I’m so happy you took a chance on back ribs again. They’re fickle, but when done well, can be such a treat. I’m honestly jealous you have a freezer full:) Enjoy them. I’m sure raising sheep is a ton of work. Maybe some day, I’ll give it a try. Thanks for sharing!
Superb recipe! Great texture and taste!
Thanks for the feedback!
Saw this cut at a new butcher that just opened in our Brooklyn neighborhood. We love most lamb, but had never cooked this cut so I hesitated to buy it. However, decided to take a chance. Followed your cooking technique and it was perfect. From now on I will buy this cut anytime I see it is available. Awesome!
Awesome! So happy you liked it. I don’t see it often, but when I do, I snatch it up and make this recipe.

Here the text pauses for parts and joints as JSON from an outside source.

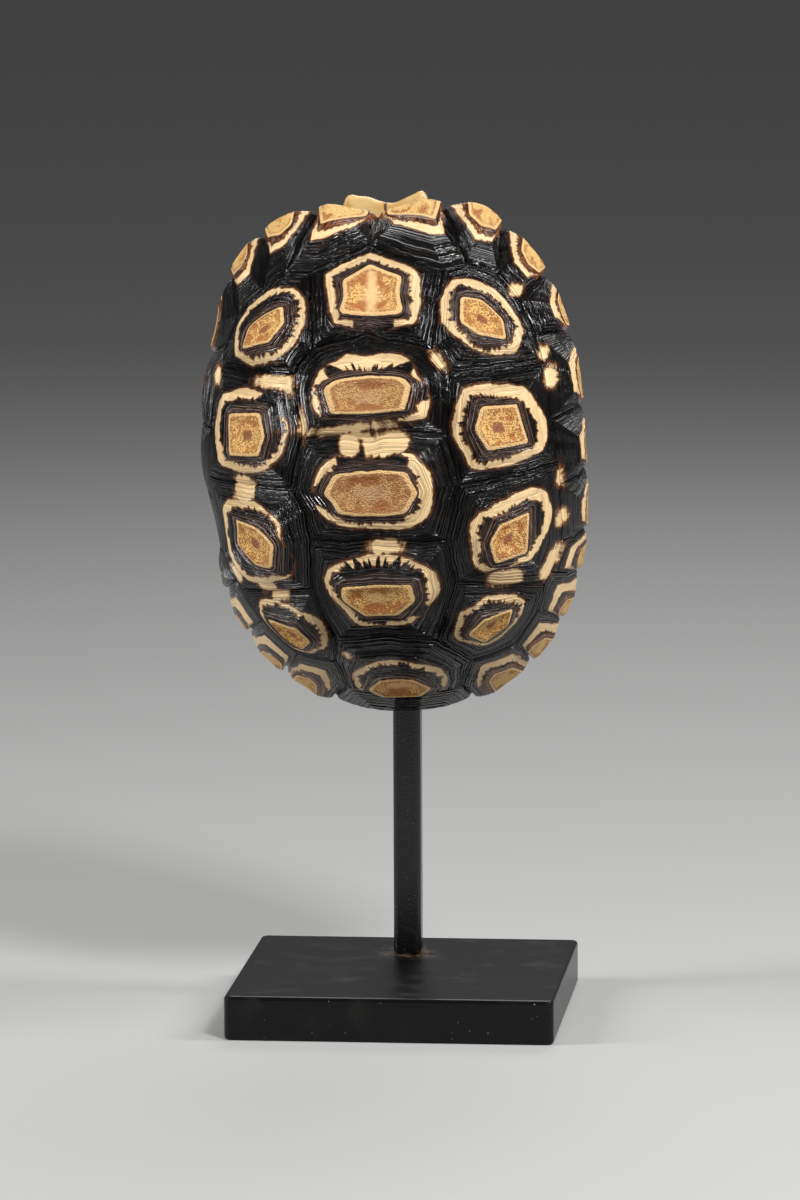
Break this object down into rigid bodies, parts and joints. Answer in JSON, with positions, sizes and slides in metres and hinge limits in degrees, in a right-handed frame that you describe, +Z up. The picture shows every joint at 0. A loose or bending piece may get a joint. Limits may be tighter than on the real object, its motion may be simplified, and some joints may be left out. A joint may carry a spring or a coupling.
{
  "type": "tortoise shell on a display stand",
  "caption": "Empty tortoise shell, dome to the front and head end up, held by a square black bar on a square black base plate.",
  "frame": {"origin": "middle of the base plate's underside", "axes": "+Z up, -Y towards the front that the shell's dome faces, +X to the right seen from the front"},
  "size_m": [0.0835, 0.07, 0.1755],
  "materials": {
    "shell_horn": "polished horn scutes, black growth rings with cream bands and orange-brown centres",
    "post_black": "satin black paint, slightly rough",
    "base_black": "satin black with fine dust",
    "screw_zinc": "zinc plated"
  },
  "bodies": {
    "root": {"tortoise_shell": "shell_horn", "stand_post": "post_black", "stand_base": "base_black", "post_screw": "screw_zinc"}
  },
  "joints": []
}
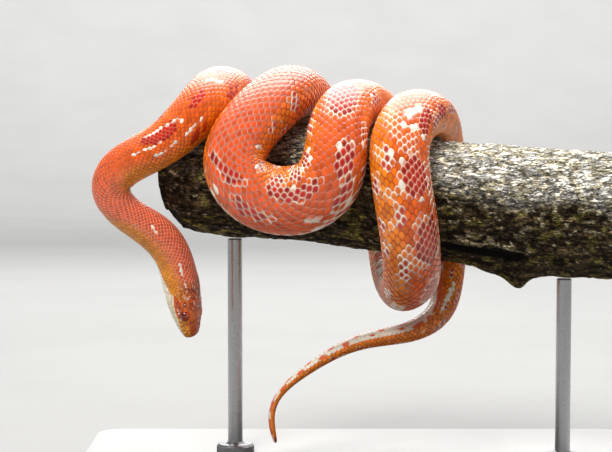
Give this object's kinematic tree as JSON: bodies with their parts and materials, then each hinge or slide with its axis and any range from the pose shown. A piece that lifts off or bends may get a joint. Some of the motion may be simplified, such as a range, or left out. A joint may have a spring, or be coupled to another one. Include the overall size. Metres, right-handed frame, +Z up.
{
  "type": "corn snake on a branch perch, museum display model",
  "caption": "Life-size corn snake looped over a short cut branch, head hanging, tail trailing, on a plain rod stand.",
  "frame": {"origin": "centre of the stand base's underside, on the floor", "axes": "+X along the branch away from the snake's head, -Y the front of the pose, +Z up"},
  "size_m": [0.27, 0.127, 0.1934],
  "materials": {
    "snake_orange": "satin scaled skin",
    "snake_red": "satin scaled skin",
    "eye_ruby": "wet gloss",
    "bark": "rough furrowed bark",
    "painted_steel": "satin paint",
    "brushed_steel": "brushed"
  },
  "bodies": {
    "root": {"head": "snake_orange", "eye_left": "eye_ruby", "eye_right": "eye_ruby", "neck": "snake_orange", "body_rise": "snake_red", "body_back_turn": "snake_orange", "body_loop_left": "snake_red", "body_loop_right": "snake_orange", "body_descent": "snake_red", "body_under_turn": "snake_orange", "body_ascent": "snake_red", "body_taper": "snake_orange", "tail_base": "snake_red", "tail_middle": "snake_orange", "tail_tip": "snake_red", "branch": "bark", "stand_base": "painted_steel", "stand_rod_left": "brushed_steel", "stand_rod_right": "brushed_steel"}
  },
  "joints": []
}
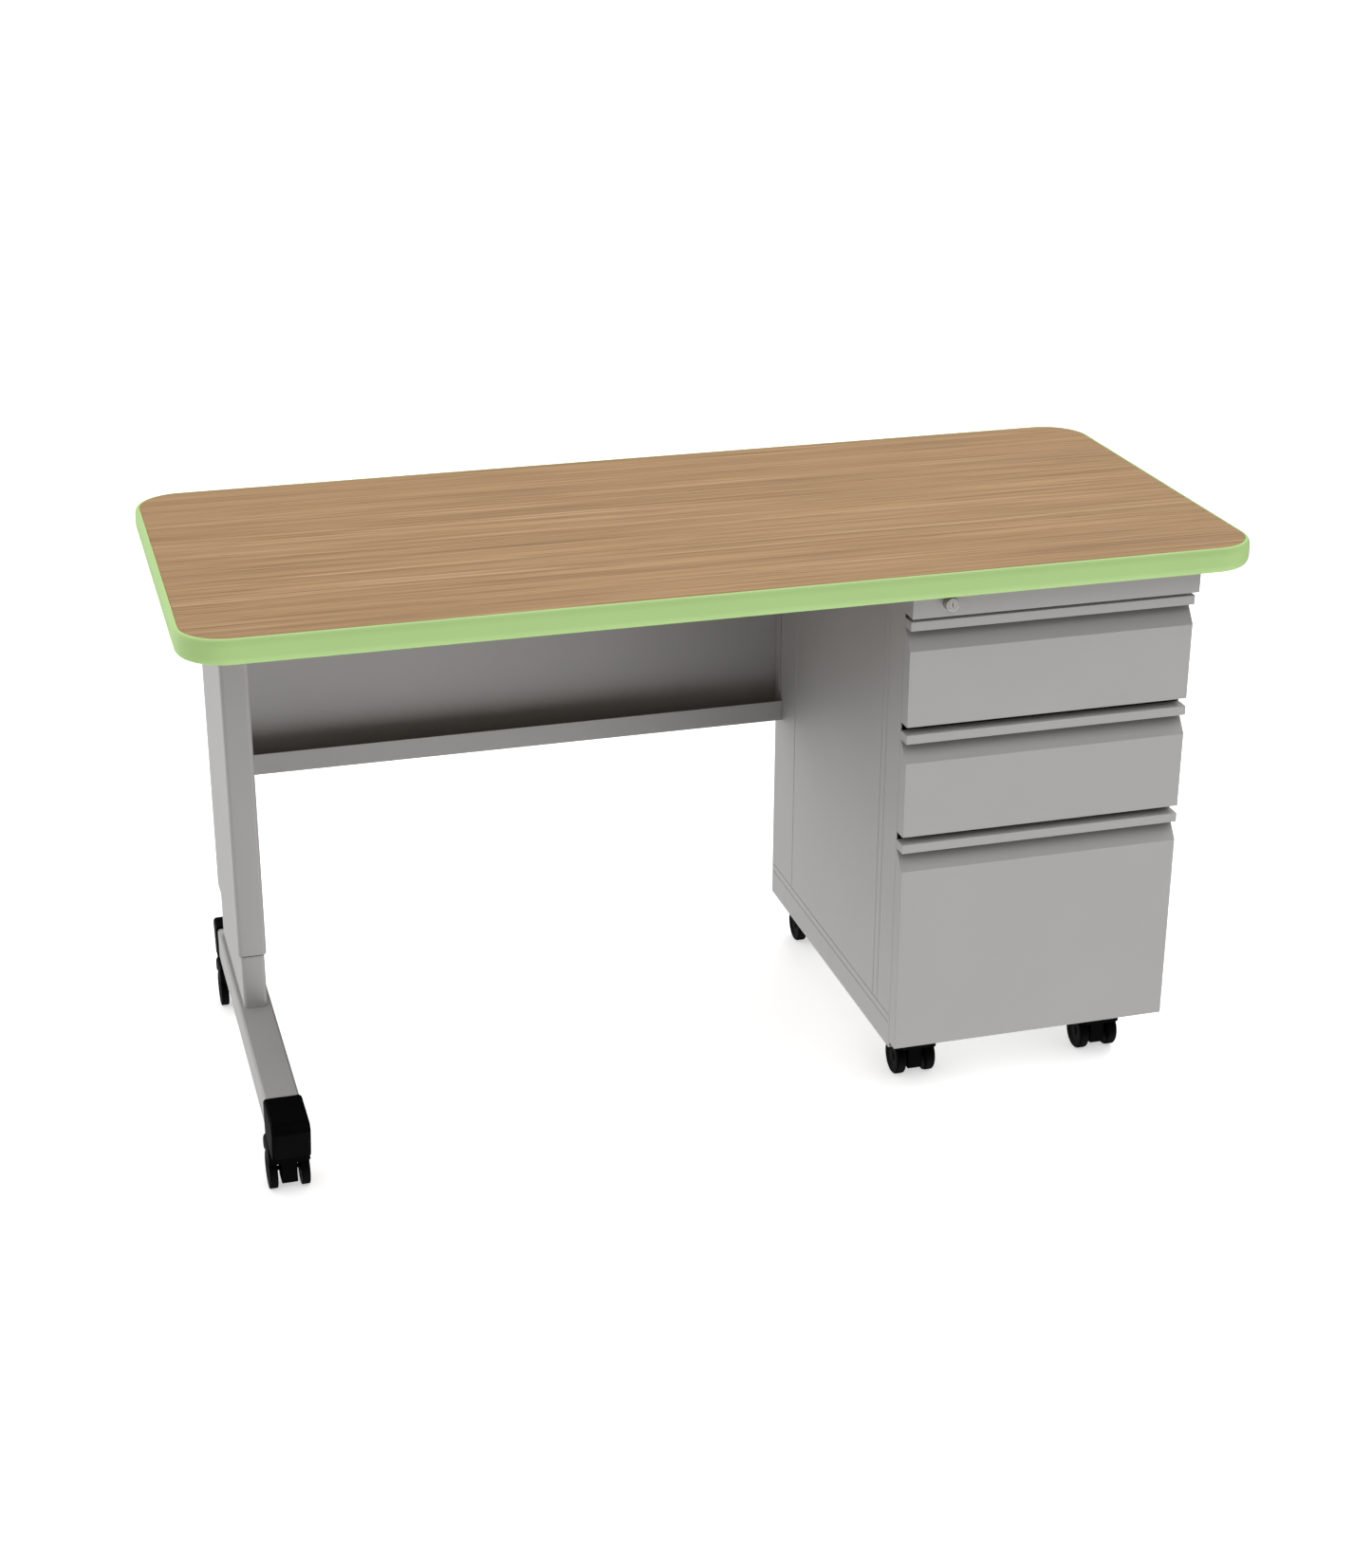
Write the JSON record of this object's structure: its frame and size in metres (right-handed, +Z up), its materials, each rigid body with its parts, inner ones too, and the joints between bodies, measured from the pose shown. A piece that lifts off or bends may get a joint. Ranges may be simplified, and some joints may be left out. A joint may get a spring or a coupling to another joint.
{
  "type": "teacher desk",
  "caption": "Teacher desk with a rounded wood-grain top and green edge, a telescoping T-leg, a drawer pedestal with lock, a modesty panel and twin-wheel casters.",
  "frame": {"origin": "on the floor under the middle of the worktop", "axes": "+X along the desk's length towards the drawer pedestal, +Y away from the user towards the modesty panel, +Z up"},
  "size_m": [1.3716, 0.626, 0.762],
  "materials": {
    "worktop_laminate": "satin wood-grain laminate",
    "board_core": "brown backing sheet on particleboard",
    "edge_band": "satin moulded edge",
    "grey_steel": "fine powder coat",
    "zinc_steel": "zinc plated",
    "lock_metal": "satin nickel",
    "black_plastic": "satin",
    "wheel_rubber": "matte tread"
  },
  "bodies": {
    "desk": {"worktop_board": "board_core", "worktop_laminate": "worktop_laminate", "edge_band": "edge_band", "modesty_panel": "grey_steel", "modesty_bracket_left": "grey_steel", "modesty_bracket_right": "grey_steel", "leg_top_plate": "grey_steel", "leg_sleeve": "grey_steel", "height_lock_screw_lower": "zinc_steel", "height_lock_screw_upper": "zinc_steel", "pedestal_side_left": "grey_steel", "pedestal_side_right": "grey_steel", "pedestal_back": "grey_steel", "pedestal_bottom": "grey_steel", "pedestal_top": "grey_steel", "top_rail": "grey_steel", "slide_rack_left": "zinc_steel", "slide_rack_right": "zinc_steel", "caster_pedestal_front_left_stem": "zinc_steel", "caster_pedestal_front_right_stem": "zinc_steel", "caster_pedestal_rear_left_stem": "zinc_steel", "caster_pedestal_rear_right_stem": "zinc_steel"},
    "leg": {"leg_inner_column": "grey_steel", "foot_bar": "grey_steel", "foot_cap_front": "black_plastic", "foot_cap_rear": "black_plastic", "caster_leg_front_stem": "zinc_steel", "caster_leg_rear_stem": "zinc_steel"},
    "lock": {"lock_barrel": "lock_metal", "lock_cam": "zinc_steel"},
    "drawer_top": {"drawer_front_top": "grey_steel", "drawer_box_top": "grey_steel", "drawer_runner_top_left": "zinc_steel", "drawer_runner_top_right": "zinc_steel"},
    "drawer_middle": {"drawer_front_middle": "grey_steel", "drawer_box_middle": "grey_steel", "drawer_runner_middle_left": "zinc_steel", "drawer_runner_middle_right": "zinc_steel"},
    "drawer_file": {"drawer_front_file": "grey_steel", "drawer_box_file": "grey_steel", "drawer_runner_file_left": "zinc_steel", "drawer_runner_file_right": "zinc_steel"},
    "caster_leg_front": {"caster_leg_front_body": "black_plastic"},
    "caster_leg_front_wheel_left": {"caster_leg_front_wheel_left": "wheel_rubber"},
    "caster_leg_front_wheel_right": {"caster_leg_front_wheel_right": "wheel_rubber"},
    "caster_leg_rear": {"caster_leg_rear_body": "black_plastic"},
    "caster_leg_rear_wheel_left": {"caster_leg_rear_wheel_left": "wheel_rubber"},
    "caster_leg_rear_wheel_right": {"caster_leg_rear_wheel_right": "wheel_rubber"},
    "caster_pedestal_front_left": {"caster_pedestal_front_left_body": "black_plastic"},
    "caster_pedestal_front_left_wheel_left": {"caster_pedestal_front_left_wheel_left": "wheel_rubber"},
    "caster_pedestal_front_left_wheel_right": {"caster_pedestal_front_left_wheel_right": "wheel_rubber"},
    "caster_pedestal_front_right": {"caster_pedestal_front_right_body": "black_plastic"},
    "caster_pedestal_front_right_wheel_left": {"caster_pedestal_front_right_wheel_left": "wheel_rubber"},
    "caster_pedestal_front_right_wheel_right": {"caster_pedestal_front_right_wheel_right": "wheel_rubber"},
    "caster_pedestal_rear_left": {"caster_pedestal_rear_left_body": "black_plastic"},
    "caster_pedestal_rear_left_wheel_left": {"caster_pedestal_rear_left_wheel_left": "wheel_rubber"},
    "caster_pedestal_rear_left_wheel_right": {"caster_pedestal_rear_left_wheel_right": "wheel_rubber"},
    "caster_pedestal_rear_right": {"caster_pedestal_rear_right_body": "black_plastic"},
    "caster_pedestal_rear_right_wheel_left": {"caster_pedestal_rear_right_wheel_left": "wheel_rubber"},
    "caster_pedestal_rear_right_wheel_right": {"caster_pedestal_rear_right_wheel_right": "wheel_rubber"}
  },
  "joints": [
    {"name": "leg_height", "type": "slide", "parent": "desk", "child": "leg", "axis": [0, 0, -1], "range_m": [-0.065, 0.1]},
    {"name": "lock_turn", "type": "hinge", "parent": "desk", "child": "lock", "pos_m": [0.268, -0.2838, 0.714], "axis": [0, -1, 0], "range_deg": [0, 90]},
    {"name": "drawer_top_slide", "type": "slide", "parent": "desk", "child": "drawer_top", "axis": [0, -1, 0], "range_m": [0, 0.36]},
    {"name": "drawer_middle_slide", "type": "slide", "parent": "desk", "child": "drawer_middle", "axis": [0, -1, 0], "range_m": [0, 0.36]},
    {"name": "drawer_file_slide", "type": "slide", "parent": "desk", "child": "drawer_file", "axis": [0, -1, 0], "range_m": [0, 0.4]},
    {"name": "caster_leg_front_swivel", "type": "hinge", "parent": "leg", "child": "caster_leg_front", "pos_m": [-0.5928, -0.2567, 0.06], "axis": [0, 0, 1], "continuous": true},
    {"name": "caster_leg_front_wheel_left_spin", "type": "hinge", "parent": "caster_leg_front", "child": "caster_leg_front_wheel_left", "pos_m": [-0.6133, -0.2467, 0.025], "axis": [1, 0, 0], "continuous": true},
    {"name": "caster_leg_front_wheel_right_spin", "type": "hinge", "parent": "caster_leg_front", "child": "caster_leg_front_wheel_right", "pos_m": [-0.5723, -0.2467, 0.025], "axis": [1, 0, 0], "continuous": true},
    {"name": "caster_leg_rear_swivel", "type": "hinge", "parent": "leg", "child": "caster_leg_rear", "pos_m": [-0.5928, 0.2567, 0.06], "axis": [0, 0, 1], "continuous": true},
    {"name": "caster_leg_rear_wheel_left_spin", "type": "hinge", "parent": "caster_leg_rear", "child": "caster_leg_rear_wheel_left", "pos_m": [-0.6133, 0.2667, 0.025], "axis": [1, 0, 0], "continuous": true},
    {"name": "caster_leg_rear_wheel_right_spin", "type": "hinge", "parent": "caster_leg_rear", "child": "caster_leg_rear_wheel_right", "pos_m": [-0.5723, 0.2667, 0.025], "axis": [1, 0, 0], "continuous": true},
    {"name": "caster_pedestal_front_left_swivel", "type": "hinge", "parent": "desk", "child": "caster_pedestal_front_left", "pos_m": [0.2772, -0.1935, 0.06], "axis": [0, 0, 1], "continuous": true},
    {"name": "caster_pedestal_front_left_wheel_left_spin", "type": "hinge", "parent": "caster_pedestal_front_left", "child": "caster_pedestal_front_left_wheel_left", "pos_m": [0.2562, -0.1835, 0.025], "axis": [1, 0, 0], "continuous": true},
    {"name": "caster_pedestal_front_left_wheel_right_spin", "type": "hinge", "parent": "caster_pedestal_front_left", "child": "caster_pedestal_front_left_wheel_right", "pos_m": [0.2982, -0.1835, 0.025], "axis": [1, 0, 0], "continuous": true},
    {"name": "caster_pedestal_front_right_swivel", "type": "hinge", "parent": "desk", "child": "caster_pedestal_front_right", "pos_m": [0.5492, -0.1935, 0.06], "axis": [0, 0, 1], "continuous": true},
    {"name": "caster_pedestal_front_right_wheel_left_spin", "type": "hinge", "parent": "caster_pedestal_front_right", "child": "caster_pedestal_front_right_wheel_left", "pos_m": [0.5282, -0.1835, 0.025], "axis": [1, 0, 0], "continuous": true},
    {"name": "caster_pedestal_front_right_wheel_right_spin", "type": "hinge", "parent": "caster_pedestal_front_right", "child": "caster_pedestal_front_right_wheel_right", "pos_m": [0.5702, -0.1835, 0.025], "axis": [1, 0, 0], "continuous": true},
    {"name": "caster_pedestal_rear_left_swivel", "type": "hinge", "parent": "desk", "child": "caster_pedestal_rear_left", "pos_m": [0.2772, 0.2315, 0.06], "axis": [0, 0, 1], "continuous": true},
    {"name": "caster_pedestal_rear_left_wheel_left_spin", "type": "hinge", "parent": "caster_pedestal_rear_left", "child": "caster_pedestal_rear_left_wheel_left", "pos_m": [0.2562, 0.2415, 0.025], "axis": [1, 0, 0], "continuous": true},
    {"name": "caster_pedestal_rear_left_wheel_right_spin", "type": "hinge", "parent": "caster_pedestal_rear_left", "child": "caster_pedestal_rear_left_wheel_right", "pos_m": [0.2982, 0.2415, 0.025], "axis": [1, 0, 0], "continuous": true},
    {"name": "caster_pedestal_rear_right_swivel", "type": "hinge", "parent": "desk", "child": "caster_pedestal_rear_right", "pos_m": [0.5492, 0.2315, 0.06], "axis": [0, 0, 1], "continuous": true},
    {"name": "caster_pedestal_rear_right_wheel_left_spin", "type": "hinge", "parent": "caster_pedestal_rear_right", "child": "caster_pedestal_rear_right_wheel_left", "pos_m": [0.5282, 0.2415, 0.025], "axis": [1, 0, 0], "continuous": true},
    {"name": "caster_pedestal_rear_right_wheel_right_spin", "type": "hinge", "parent": "caster_pedestal_rear_right", "child": "caster_pedestal_rear_right_wheel_right", "pos_m": [0.5702, 0.2415, 0.025], "axis": [1, 0, 0], "continuous": true}
  ]
}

the recipe calls for 3 hours bake but at the top of the recipe it says 1 hour and 40 minutes, that is so misleading and it threw my timing off for company!
There’s an inconsitency, is it 300 degrees as in the description or 350?
Oh dear. Silivia, I’ve got your back. I know those ribs are in the oven for guests and the truth is that the temperature range is forgiving. Let me explain: When I first posted the recipe, I called for a shorter bake time and higher temperature. Hence, the confusion. Over time, I’ve adjusted the recipe for a longer bake time–3 hours at 300F then 30 minutes at 400F–so that the results are a bit more tender. Looks like I updated the recipe but not the top portion where the time is (Sorry about this). Good news! The ribs will be… Read more »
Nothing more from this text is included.